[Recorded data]
"""

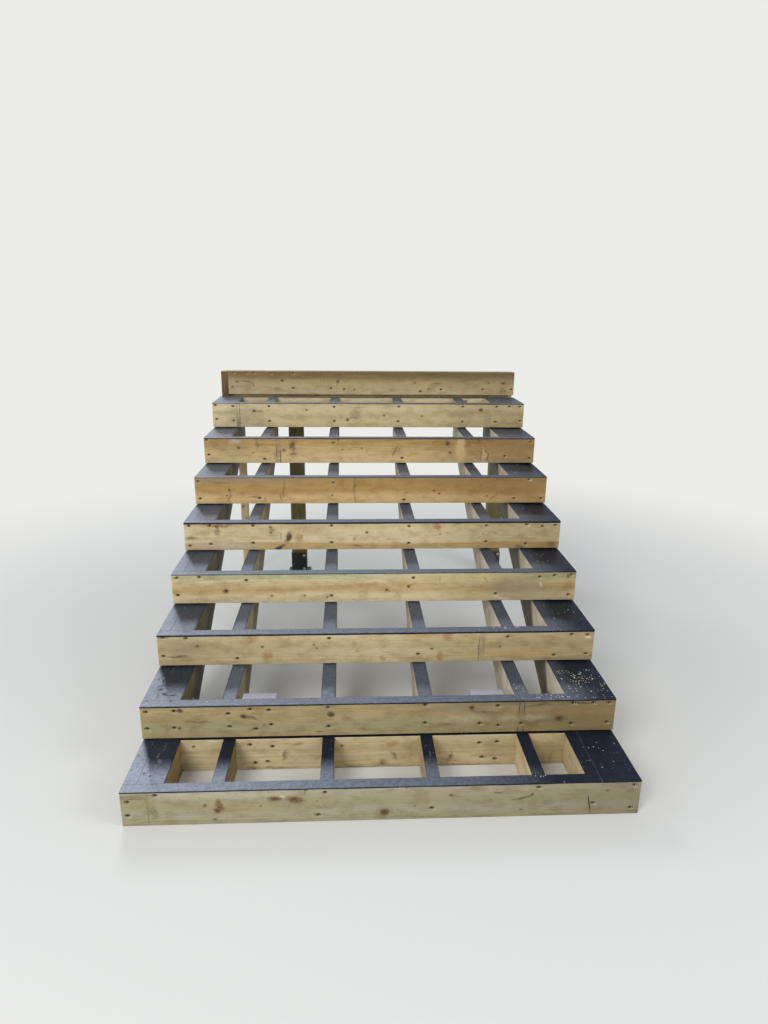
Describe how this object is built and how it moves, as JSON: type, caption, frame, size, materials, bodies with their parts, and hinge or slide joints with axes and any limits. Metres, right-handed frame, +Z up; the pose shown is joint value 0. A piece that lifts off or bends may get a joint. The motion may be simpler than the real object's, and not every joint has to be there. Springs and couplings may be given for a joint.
{
  "type": "wooden deck stairs",
  "caption": "Open framed straight flight of timber deck stairs: sawtooth stringers on a foot box, riser boards and taped bearers ready for treads, and a rim board on posts at the top.",
  "frame": {"origin": "centre of the bounding box, on the ground", "axes": "+X to the right as one climbs the flight, +Y from the foot box towards the deck, +Z up"},
  "size_m": [1.9, 2.5558, 1.39],
  "materials": {
    "riser_timber": "planed, pressure treated softwood with knots",
    "frame_timber": "planed, pressure treated softwood, sawn notches",
    "post_timber": "planed, greenish treated softwood",
    "stained_timber": "brown stained board end",
    "joist_tape": "satin bitumen tape, dusty",
    "shoe_steel": "black powder coat",
    "screw_steel": "bronze coated screws, sunk and dark",
    "bolt_steel": "zinc plated"
  },
  "bodies": {
    "root": {"riser_board_1": "riser_timber", "riser_board_2": "riser_timber", "riser_board_3": "riser_timber", "riser_board_4": "riser_timber", "riser_board_5": "riser_timber", "riser_board_6": "riser_timber", "riser_board_7": "riser_timber", "riser_board_8": "riser_timber", "box_back_board": "frame_timber", "box_joists_left": "frame_timber", "box_joists_middle": "frame_timber", "box_joists_right": "frame_timber", "ground_stake_left": "post_timber", "ground_stake_right": "post_timber", "post_left": "post_timber", "post_right": "post_timber", "stringer_left_1": "frame_timber", "stringer_left_2": "frame_timber", "stringer_left_3": "frame_timber", "stringer_middle_1": "frame_timber", "stringer_middle_2": "frame_timber", "stringer_middle_3": "frame_timber", "stringer_middle_4": "frame_timber", "stringer_right_1": "frame_timber", "stringer_right_2": "frame_timber", "stringer_right_3": "frame_timber", "stringer_right_4": "frame_timber", "ledger_leg": "frame_timber", "ledger_board": "riser_timber", "deck_rim_front": "riser_timber", "deck_rim_inner": "riser_timber", "deck_rim_end": "stained_timber", "post_shoe_left": "shoe_steel", "post_shoe_right": "shoe_steel", "joist_tape_1": "joist_tape", "joist_tape_2": "joist_tape", "joist_tape_3": "joist_tape", "joist_tape_4": "joist_tape", "joist_tape_5": "joist_tape", "joist_tape_6": "joist_tape", "joist_tape_7": "joist_tape", "joist_tape_8": "joist_tape"}
  },
  "joints": []
}
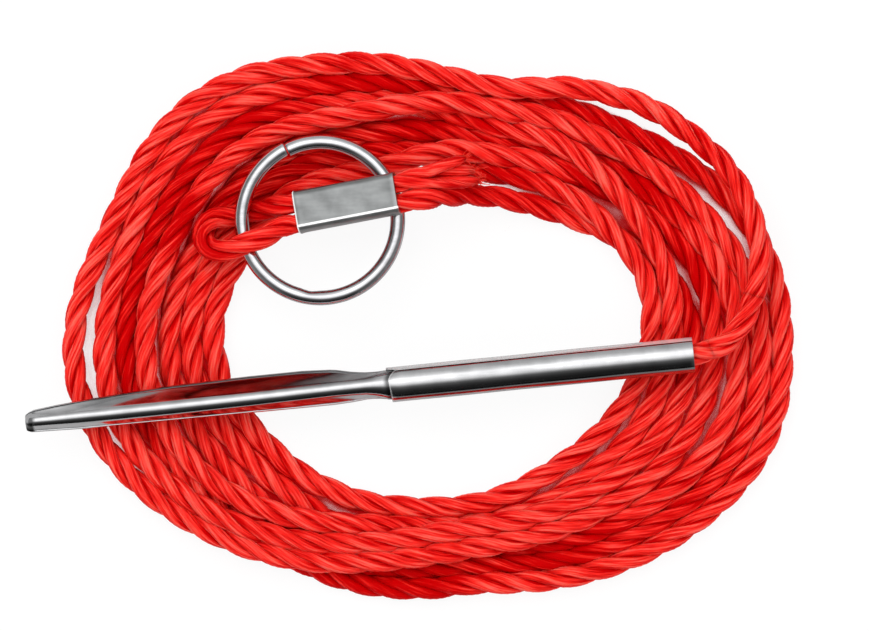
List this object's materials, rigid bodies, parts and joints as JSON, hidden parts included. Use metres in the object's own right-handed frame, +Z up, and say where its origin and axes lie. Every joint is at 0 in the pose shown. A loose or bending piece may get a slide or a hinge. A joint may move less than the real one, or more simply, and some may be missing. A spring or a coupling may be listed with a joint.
{
  "type": "fish stringer",
  "caption": "Fish stringer: a loose coil of twisted cord with a split wire ring crimped to one end and a sheet-metal needle on the other.",
  "frame": {"origin": "on the surface that the coil lies on, under the middle of the whole object's box", "axes": "+X across the coil towards the needle's mouth, +Y towards the ring's side, +Z up"},
  "size_m": [0.1146, 0.0828, 0.0133],
  "materials": {
    "ring_wire": "bright nickel-plated wire",
    "sleeve_zinc": "satin zinc-coated sheet",
    "needle_steel": "polished plated sheet steel",
    "cord": "glossy three-strand twisted multifilament"
  },
  "bodies": {
    "cord": {"cord_coil": "cord", "cord_start": "cord", "cord_crimped": "cord", "crimp_sleeve": "sleeve_zinc", "cord_eye": "cord", "cord_tail": "cord", "cord_lead": "cord"},
    "ring": {"ring": "ring_wire"},
    "bend": {"cord_bend": "cord"},
    "needle": {"needle": "needle_steel", "cord_end": "cord"}
  },
  "joints": [
    {"name": "ring_turn", "type": "hinge", "parent": "cord", "child": "ring", "pos_m": [-0.0132, 0.016, 0.00755], "axis": [0, 0, 1], "continuous": true},
    {"name": "needle_swing", "type": "hinge", "parent": "cord", "child": "bend", "pos_m": [0.04469, -0.00376, 0.00929], "axis": [0, 0, 1], "range_deg": [-8, 60]},
    {"name": "needle_lift", "type": "hinge", "parent": "bend", "child": "needle", "pos_m": [0.04469, -0.00376, 0.00929], "axis": [-0.0993, 0.9951, 0], "range_deg": [0, 75]}
  ]
}
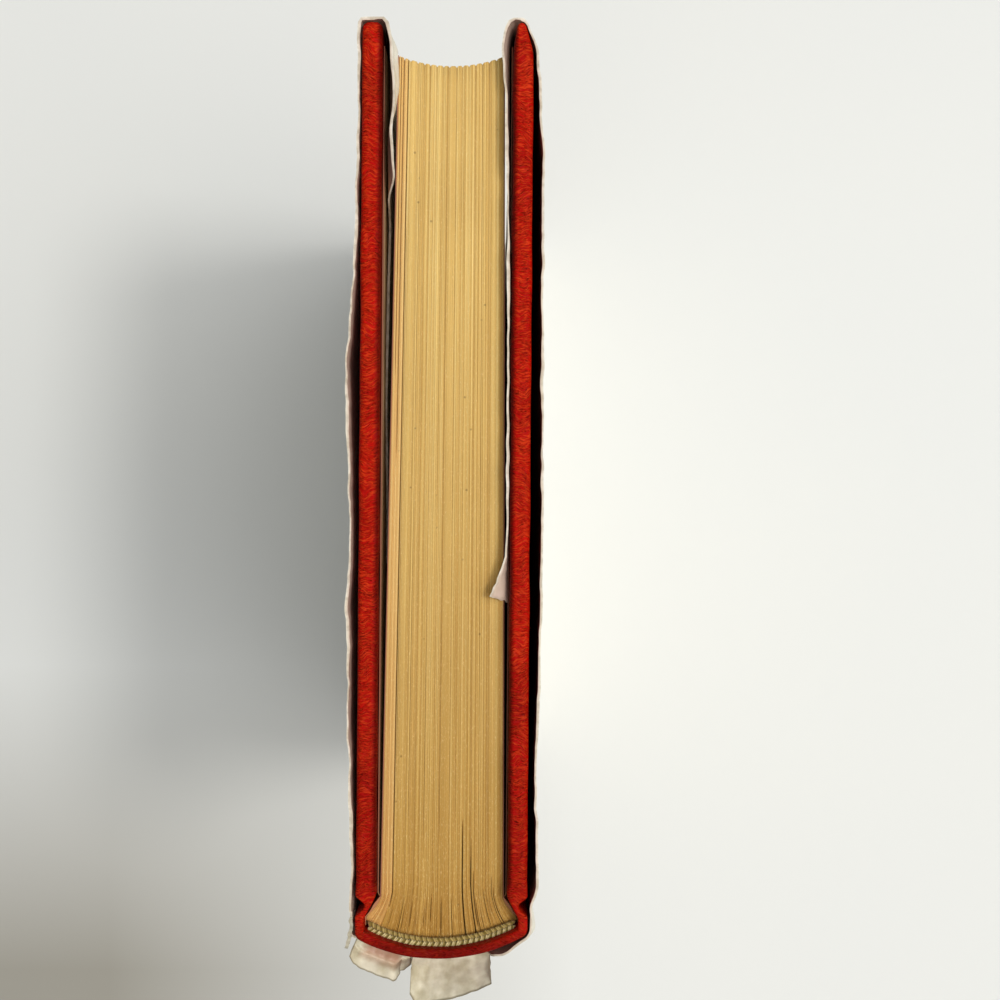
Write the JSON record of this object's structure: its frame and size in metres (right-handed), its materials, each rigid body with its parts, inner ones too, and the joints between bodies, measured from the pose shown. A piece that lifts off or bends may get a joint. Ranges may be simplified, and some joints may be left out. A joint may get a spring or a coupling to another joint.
{
  "type": "hardback book",
  "caption": "Old hardback book standing on its tail: sewn leaves, rounded spine, striped headband, leather-grained covers that open and a torn paper jacket.",
  "frame": {"origin": "middle of the ground that the standing book covers, on the surface it stands on", "axes": "+Z from tail to head, +Y from the spine to the fore edge, +X towards the front cover"},
  "size_m": [0.0301, 0.1482, 0.21],
  "materials": {
    "leaves": "matte",
    "thread": "matte",
    "headband": "matte",
    "gauze": "matte",
    "lining": "matte",
    "card": "matte",
    "cover_cloth": "satin",
    "cover_board": "matte",
    "endpaper": "matte",
    "jacket": "satin"
  },
  "bodies": {
    "text_block": {"text_block": "leaves", "sewing_threads": "thread", "headband": "headband", "tailband": "headband", "spine_gauze": "gauze", "spine_liner": "lining", "spine_inlay": "card", "spine_cloth": "cover_cloth", "spine_jacket": "jacket", "front_flyleaf": "endpaper", "back_flyleaf": "endpaper"},
    "front_cover": {"front_board": "cover_board", "front_cloth": "cover_cloth", "front_gauze": "gauze", "front_pastedown": "endpaper", "front_jacket": "jacket"},
    "back_cover": {"back_board": "cover_board", "back_cloth": "cover_cloth", "back_gauze": "gauze", "back_pastedown": "endpaper", "back_jacket": "jacket"}
  },
  "joints": [
    {"name": "front_cover_hinge", "type": "hinge", "parent": "text_block", "child": "front_cover", "pos_m": [0.0137, -0.05865, 0.105], "axis": [0, 0, -1], "range_deg": [0, 170]},
    {"name": "back_cover_hinge", "type": "hinge", "parent": "text_block", "child": "back_cover", "pos_m": [-0.0137, -0.05865, 0.105], "axis": [0, 0, 1], "range_deg": [0, 170]}
  ]
}
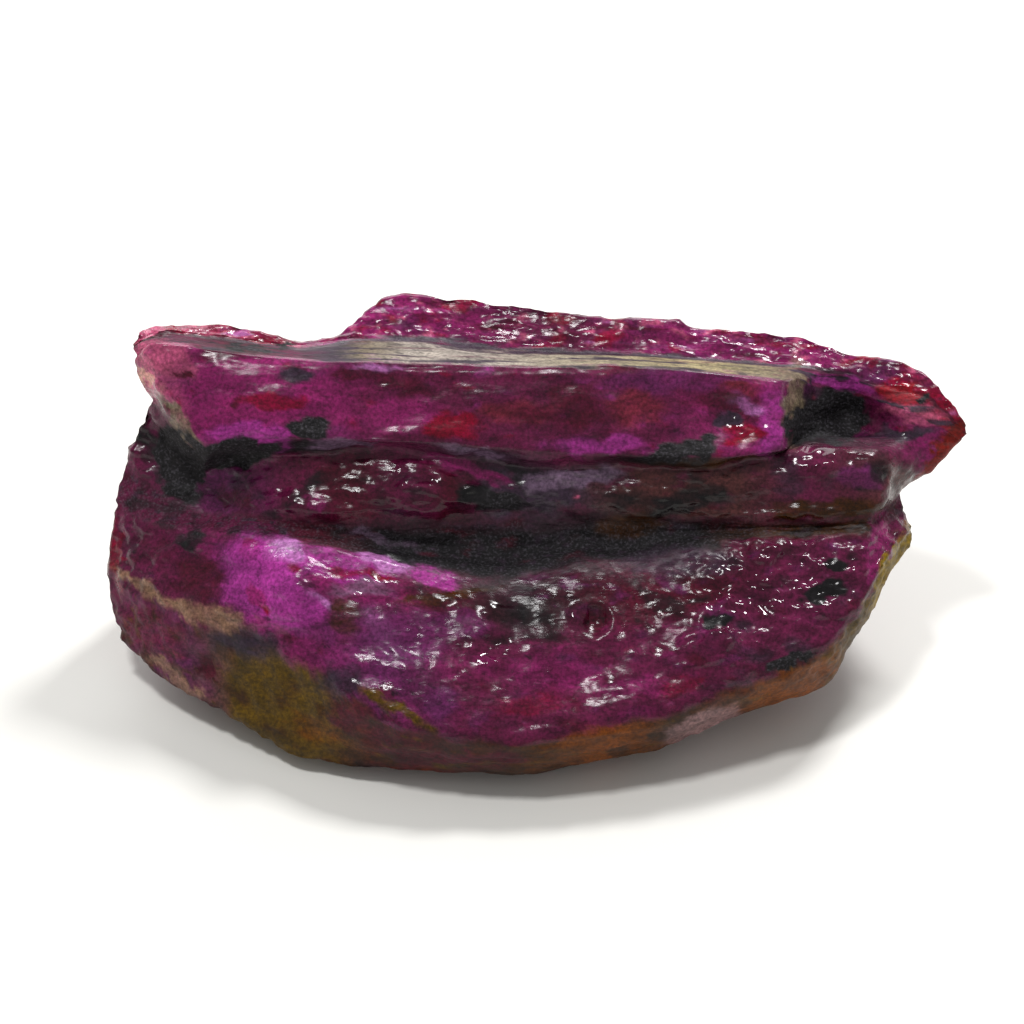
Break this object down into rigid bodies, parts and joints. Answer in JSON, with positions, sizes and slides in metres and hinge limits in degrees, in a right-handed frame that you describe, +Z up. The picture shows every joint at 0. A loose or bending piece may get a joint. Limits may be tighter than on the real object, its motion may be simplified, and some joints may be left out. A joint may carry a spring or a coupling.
{
  "type": "rough sapphire",
  "caption": "Rough corundum crystal lump with a slab top, a groove and a swelling lower face, lying on a flat broken base.",
  "frame": {"origin": "on the ground under the middle of the stone's bounding box", "axes": "+X along the stone's length towards its pointed end, +Y from the leaning front towards the back, +Z up"},
  "size_m": [0.0604, 0.0316, 0.0228],
  "materials": {
    "corundum": "wet-looking rough crystal, purple and crimson with black, olive and pale grey patches"
  },
  "bodies": {
    "root": {"rough_sapphire": "corundum"}
  },
  "joints": []
}
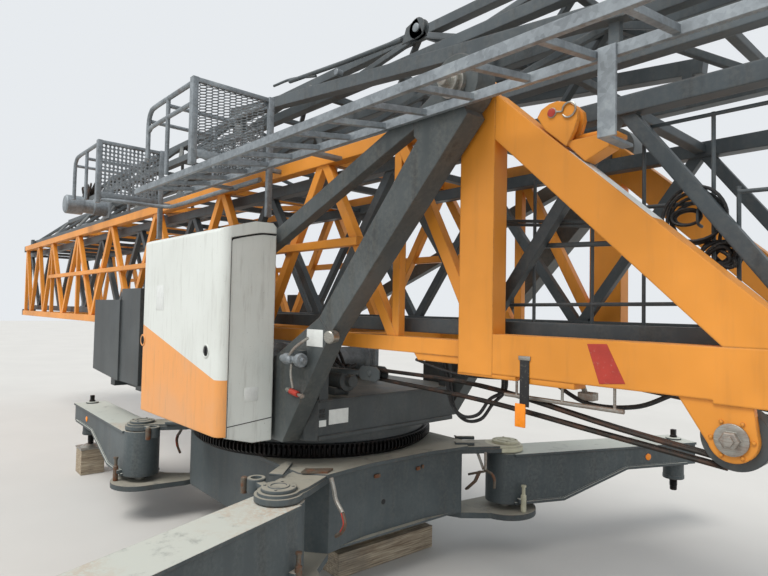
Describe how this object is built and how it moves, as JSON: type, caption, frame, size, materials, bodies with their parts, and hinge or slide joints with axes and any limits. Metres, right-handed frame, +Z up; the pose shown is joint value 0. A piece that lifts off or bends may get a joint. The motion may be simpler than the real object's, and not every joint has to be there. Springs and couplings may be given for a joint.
{
  "type": "folded fast-erecting tower crane",
  "caption": "Fast-erecting tower crane folded for storage: slewing platform on a four-arm undercarriage, hinged telescopic lattice tower and folded jib.",
  "frame": {"origin": "slewing axis at ground level, under the centre of the undercarriage", "axes": "+X along the folded tower towards its foot, -X towards its head, +Z up, cabinet on the -Y side"},
  "size_m": [12.06, 5.1916, 3.6325],
  "materials": {
    "undercarriage_paint": "worn satin paint with pale dust on top",
    "arm_paint": "worn satin paint with pale dust on top",
    "machined_steel": "machined, lightly rusted",
    "screw_steel": "black greased screw",
    "greased_gear": "greased dark teeth",
    "weathered_timber": "weathered rough-sawn",
    "platform_paint": "worn satin paint",
    "aframe_paint": "worn satin paint",
    "cabinet_skin": "glass-fibre skin, off-white over orange",
    "tower_paint": "worn yellow-orange paint",
    "galvanised": "galvanised, dull",
    "inner_paint": "satin dark grey paint",
    "jib_paint": "satin dark grey paint",
    "rope_steel": "greased wire rope"
  },
  "bodies": {
    "undercarriage": {"undercarriage_frame": "undercarriage_paint", "outrigger_pins": "machined_steel", "slewing_ring_gear": "greased_gear", "timbers": "weathered_timber", "foot_blocks": "weathered_timber", "foot_pads": "machined_steel"},
    "platform": {"platform_frame": "platform_paint", "slewing_race": "platform_paint", "rear_side_boxes": "platform_paint", "a_frame_legs": "aframe_paint", "rear_struts": "aframe_paint", "tower_hinge_pins": "machined_steel", "cabinet_housing": "cabinet_skin", "hoist_winches": "galvanised", "erection_ropes": "rope_steel"},
    "hood": {"cabinet_hood": "cabinet_skin"},
    "outer_tower": {"tower_side_right": "tower_paint", "tower_side_left": "tower_paint", "tower_top_bracing": "tower_paint", "tower_bottom_bracing": "tower_paint", "tower_guides": "aframe_paint", "foot_portal": "tower_paint", "foot_beams": "tower_paint", "foot_diagonals": "tower_paint", "erection_sheaves": "aframe_paint", "ladder": "galvanised", "ladder_hanger": "galvanised", "service_platforms": "galvanised"},
    "inner_tower": {"inner_tower_side_right": "inner_paint", "inner_tower_side_left": "inner_paint", "inner_tower_bracing": "inner_paint", "jib_bearings": "inner_paint"},
    "jib_root": {"jib_root_section": "jib_paint", "jib_struts": "jib_paint", "trolley_winch": "galvanised"},
    "jib_outer": {"jib_outer_section": "jib_paint"},
    "arm_front_right": {"outrigger_front_right": "arm_paint"},
    "screw_front_right": {"spindle_front_right": "screw_steel"},
    "arm_front_left": {"outrigger_front_left": "arm_paint"},
    "screw_front_left": {"spindle_front_left": "screw_steel"},
    "arm_rear_right": {"outrigger_rear_right": "arm_paint"},
    "screw_rear_right": {"spindle_rear_right": "screw_steel"},
    "arm_rear_left": {"outrigger_rear_left": "arm_paint"},
    "screw_rear_left": {"spindle_rear_left": "screw_steel"}
  },
  "joints": [
    {"name": "slewing", "type": "hinge", "parent": "undercarriage", "child": "platform", "pos_m": [0, 0, 0.87], "axis": [0, 0, 1], "continuous": true},
    {"name": "hood_opening", "type": "hinge", "parent": "platform", "child": "hood", "pos_m": [0.1, -0.821, 2.232], "axis": [-1, 0, 0], "range_deg": [0, 60]},
    {"name": "tower_raising", "type": "hinge", "parent": "platform", "child": "outer_tower", "pos_m": [2.12, 0, 2.76], "axis": [0, 1, 0], "range_deg": [0, 90], "deforming": ["erection_ropes"]},
    {"name": "tower_telescoping", "type": "slide", "parent": "outer_tower", "child": "inner_tower", "axis": [-1, 0, 0], "range_m": [0, 7.5]},
    {"name": "jib_raising", "type": "hinge", "parent": "inner_tower", "child": "jib_root", "pos_m": [-8.21, 0, 2.83], "axis": [0, 1, 0], "range_deg": [-90, 0]},
    {"name": "jib_unfolding", "type": "hinge", "parent": "jib_root", "child": "jib_outer", "pos_m": [3.71, 0, 3.26], "axis": [0, 1, 0], "range_deg": [0, 180]},
    {"name": "arm_swing_front_right", "type": "hinge", "parent": "undercarriage", "child": "arm_front_right", "pos_m": [1.09546, -1.00885, 0.56], "axis": [0, 0, 1], "range_deg": [-21, 69]},
    {"name": "screw_travel_front_right", "type": "slide", "parent": "arm_front_right", "child": "screw_front_right", "axis": [0, 0, 1], "range_m": [-0.2, 0.1]},
    {"name": "arm_swing_front_left", "type": "hinge", "parent": "undercarriage", "child": "arm_front_left", "pos_m": [1.16316, 0.92997, 0.56], "axis": [0, 0, 1], "range_deg": [-68, 22]},
    {"name": "screw_travel_front_left", "type": "slide", "parent": "arm_front_left", "child": "screw_front_left", "axis": [0, 0, 1], "range_m": [-0.2, 0.1]},
    {"name": "arm_swing_rear_right", "type": "hinge", "parent": "undercarriage", "child": "arm_rear_right", "pos_m": [-1.16316, -0.92997, 0.56], "axis": [0, 0, 1], "range_deg": [0, 90]},
    {"name": "screw_travel_rear_right", "type": "slide", "parent": "arm_rear_right", "child": "screw_rear_right", "axis": [0, 0, 1], "range_m": [0, 0.15]},
    {"name": "arm_swing_rear_left", "type": "hinge", "parent": "undercarriage", "child": "arm_rear_left", "pos_m": [-1.09546, 1.00885, 0.56], "axis": [0, 0, 1], "range_deg": [-90, 0]},
    {"name": "screw_travel_rear_left", "type": "slide", "parent": "arm_rear_left", "child": "screw_rear_left", "axis": [0, 0, 1], "range_m": [0, 0.15]}
  ]
}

"""

» **AIM OF THE EXERCISE**:
Pull every line containing "pose" from the data.

» **RESPONSE FOR THIS EXERCISE**:
Describe how this object is built and how it moves, as JSON: type, caption, frame, size, materials, bodies with their parts, and hinge or slide joints with axes and any limits. Metres, right-handed frame, +Z up; the pose shown is joint value 0. A piece that lifts off or bends may get a joint. The motion may be simpler than the real object's, and not every joint has to be there. Springs and couplings may be given for a joint.
List this object's materials, rigid bodies, parts and joints as JSON, hidden parts included. Use metres in the object's own right-handed frame, +Z up, and say where its origin and axes lie. Every joint is at 0 in the pose shown. A loose or bending piece may get a slide or a hinge. A joint may move less than the real one, or more simply, and some may be missing. A spring or a coupling may be listed with a joint.
Write the JSON record of this object's structure: its frame and size in metres (right-handed), its materials, each rigid body with its parts, inner ones too, and the joints between bodies, measured from the pose shown. A piece that lifts off or bends may get a joint. Ranges may be simplified, and some joints may be left out. A joint may get a spring or a coupling to another joint.
Describe how this object is built and how it moves, as JSON: type, caption, frame, size, materials, bodies with their parts, and hinge or slide joints with axes and any limits. Metres, right-handed frame, +Z up; the pose shown is joint value 0. A piece that lifts off or bends may get a joint. The motion may be simpler than the real object's, and not every joint has to be there. Springs and couplings may be given for a joint.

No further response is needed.